Damien has an attendance problem – only showing up at school three times a week – if that. He gets behind, but doesn’t stress about it. His parent is impossible to get a hold of, and no one has ever been in to meet us, or pick up a report card, or respond to a concerned phone call.

Apparently, he was taken out of his home due to the fact that his attendance at school was spotty, and his elementary school age sister had missed the entire school year. Obviously, these things happen. Kids are removed from homes, one day things are normal, and the next they are not. The only predictable thing about life in this community seems to be its unpredictability.

As a teacher, there is nothing that you can do, or expected to do about a situation like this. I am not even in a position to judge whether it is a good or a bad thing, not knowing the full story of what went on in his home. As a rule, it seems that being taken from their family is something that kids don’t recover well from. But I’ve also seen kids who are victims of traumatic abuse, who are tortured by their guilt of wanting to stay away from that parent who hurt them, but who they still love. The truth hurts those kids – the truth that sometimes it is better to be taken away than to stay.

I feel sad that Damien is gone – sad that he may not return to our school, and that we may never know what becomes of him. But it’s a part of the job, I suppose, that some kids are lost mid year, and all of them are lost at the end. What this really brings up, for me, is the reality of how temporarily these kids are in our lives, and we in theirs. For a year, they are the whole world – you think of them despite yourself, at home, in your dreams and nightmares, on the weekends. And then like a flash they are gone, as they are supposed to be. Growing up. And although it hurt s sometimes, the loss of a kid you invested yourself in fully, it’s the way that it is supposed to be. It’s better for them to grow up, and go away, than to stay.

Monday, March 19, 2012


Students walk into the room, shouting, laughing, cursing, shoving one another. ‘Play fighting’ is very popular, especially after lunch. From the moment that they enter the room, they are energized, buzzing with gossip and stories and things that they are dying to say out loud –and so they do. Then they remember that they are in school, and glance slyly towards the front of the room, to see if the teacher is also talking, or if there is something that they are supposed to be doing. If what they are supposed to be doing is not apparent in that ten second glance, they relax, and return to their conversations.

There are a lot of moments of realization in teaching. There’s the day that you learn that the students need to be DOING something at all times – just listening to you talk is not enough. There’s the time when you see how awesome it is to teach a class of kids that are actually engaged in what you are teaching them, dying to participate, on the edge of their seats.
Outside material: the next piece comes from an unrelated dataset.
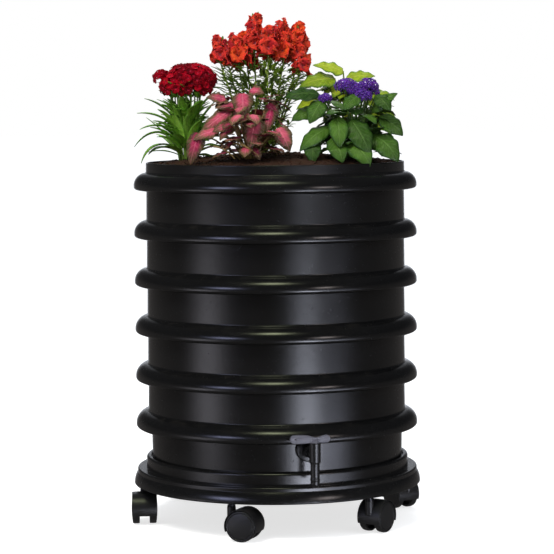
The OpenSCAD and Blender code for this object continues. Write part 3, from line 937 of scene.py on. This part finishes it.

Then you eventually realize that they need to really be invested in their goals, or else they are fine when you tell them that they will get a zero. There’s the day – a long way in – when you realize that they hear you better when you talk than when you yell. There is the time that you understand how to make sure that the lesson is manageable for kids at all levels, when you master the art of differentiating your lessons. It takes a lot of days to learn how to be good, but it takes about one day as a teacher to realize that you have to have a plan, and that it has to be good.

You learn when your class is wildly out of control, and other teachers walk by scornfully. You learn when you try to lead them down the hall in a straight line, and half of them run off of it. You learn when they curse at you, and challenge you, and push you to make good on your threats – and you can’t. You learn when after forty minutes, your room looks like a battle zone, your voice is hoarse, and your appearance disheveled. You learn, despite yourself, to be good at your job.
It’s hard to keep up with what research is trendy right now in education. Every year there is a hot buzz word, and every year there is a new philosophy that gets carved in stone, right over the old one, so that modern education becomes an illegible cave drawing.

One year we are told we need to make information more accessible, by creating crutches for the students. The next year, we are told we have taken it too far, and the students have forgotten about independence – we have to take the crutches away. Some years we think kids learnt o read by reading books on their own level, and other years that’s simply not rigorous enough, and we must focus on teaching them to cope with ‘complex texts’. The research changes, the methods, the philosophy, and certainly the vocabulary. They morph over the summer, so that you have to learn new words to describe the same old stuff each year, until it all loses meaning.

The truth, however, is that no matter what words we use to describe out jobs, no matter what research we cling to in a moment – it will change by the end of the year. What won’t change, however, is the reality that it is miserable to teach a class where kids aren’t learning. There is no worse feeling than grading a pile of tests in which everyone has failed. There is no way to feel more pathetic than to not be able to control a bunch of thirteen year olds. There is nothing that tears you apart than a year spent futilely forcing knowledge onto resistant bodies, without ever figuring out how to open them up to it.

We learn to teach because it makes our lives better to be good at our jobs. When I first entered the work force, I lamented that after college – you don’t get grades and feedback very regularly, so you don’t always know how you are doing.
Well, I suppose I ended up in the right field, because in teaching you always know how you are doing – every second of every day. If you are unpopular, you are told. If you are boring, it is screamed at you, both verbally, and through the actions of your unrestricted students. I even know if I am gaining weight, or looking tired, because my students don’t censor themselves – they don’t feel that they owe me anything. They don’t lie to make me feel better.

The new teacher evaluations, and the data reports – those do a lot to our esteem, but they don’t change the truth – they don’t even really reflect it most of the time. They can make the humiliation that we may feel in front of a room of kids, something bigger, that we have to feel in front of our peers and families. But they can’t let us know how we are doing any more than the audience we speak to each day. They, in the end, are the expert judges that we plead our case in front of daily.